Doxorubicin Intercalated Co‐Al Layered Double Hydroxide Nanocarrier With pH‐Responsive Controlled Release and Selective Melanoma Suppression: Toward Next‐Generation Nanotherapeutics

Abstract Clinical oncology grapples with persistent challenges, particularly the rapid onset of tumor resistance and the systemic limitations of conventional chemotherapeutics such as doxorubicin (Dox). Despite its potency, Dox suffers from poor solubility, non‐specific distribution, and severe toxicity, often compromising therapeutic efficacy. Addressing these obstacles, this study explores cobalt‐aluminium layered double hydroxides (Co‐Al LDHs) as smart nanocarriers for targeted melanoma therapy. Capitalizing on their tunable structure, high drug‐loading capacity, and biocompatibility, Co‐Al LDHs facilitate enhanced encapsulation, sustained release, and selective tumor accumulation of Dox. Density Functional Theory (DFT) analyses confirm robust molecular interactions between Dox and the LDH matrix, ensuring structural stability and favorable energetics for drug delivery. In vitro assays reveal significant cytotoxicity (≈80%) against melanoma cells and with minimal toxicity (≈8%) to normal muscle cells.
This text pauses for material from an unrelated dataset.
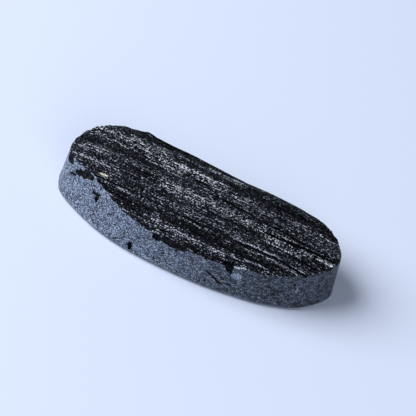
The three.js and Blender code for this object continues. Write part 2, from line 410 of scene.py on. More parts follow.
# Crumbled bands: from, to, half breadth, and how crumbled and pale each is
PALE_BANDS = [
    ((-19.0, 4.7), (-9.5, 4.5), 0.95, 0.85),
    ((-11.0, 4.9), (-7.0, 4.6), 0.9, 0.9),
    ((-13.0, 3.1), (-7.0, 2.3), 0.5, 0.45),
    ((-9.0, 3.1), (-5.0, 2.6), 0.8, 1.0),
    ((-6.0, 3.5), (2.0, 3.3), 0.35, 0.8),
    ((-4.0, 2.9), (5.5, 2.5), 0.4, 0.5),
    ((-7.9, -1.0), (0.5, -1.0), 0.55, 0.85),
    ((-7.0, -1.9), (-1.0, -1.9), 0.35, 0.8),
    ((-1.0, -0.9), (6.5, -0.9), 0.65, 0.85),
    ((5.5, -1.0), (10.5, -1.3), 0.7, 0.9),
    ((9.0, -1.9), (15.5, -1.7), 0.6, 1.0),
    ((14.0, -1.0), (19.8, -0.6), 0.4, 1.0),
    ((-6.5, -7.0), (3.0, -7.0), 0.36, 0.5),
    ((-1.0, -7.0), (6.0, -6.9), 0.35, 0.5),
    ((-19.0, -0.3), (-14.5, -0.4), 0.3, 0.5),
    ((-11.0, -6.7), (-6.0, -7.0), 0.3, 0.15),
    ((12.0, 3.1), (19.0, 3.0), 0.45, 0.5),
]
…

Furthermore, in vivo evaluations using luciferase‐tagged B16‐F10 melanoma models demonstrate pronounced tumor inhibition and excellent systemic biocompatibility. Augmented by machine learning‐guided force field modelling, this platform also offers a predictive framework for engineering next‐generation nanotherapeutics. Together, these findings position Co‐Al LDHs as a promising frontier in nanomedicine, merging targeted delivery, controlled release, and computational precision to overcome current therapeutic barriers in melanoma treatment and beyond.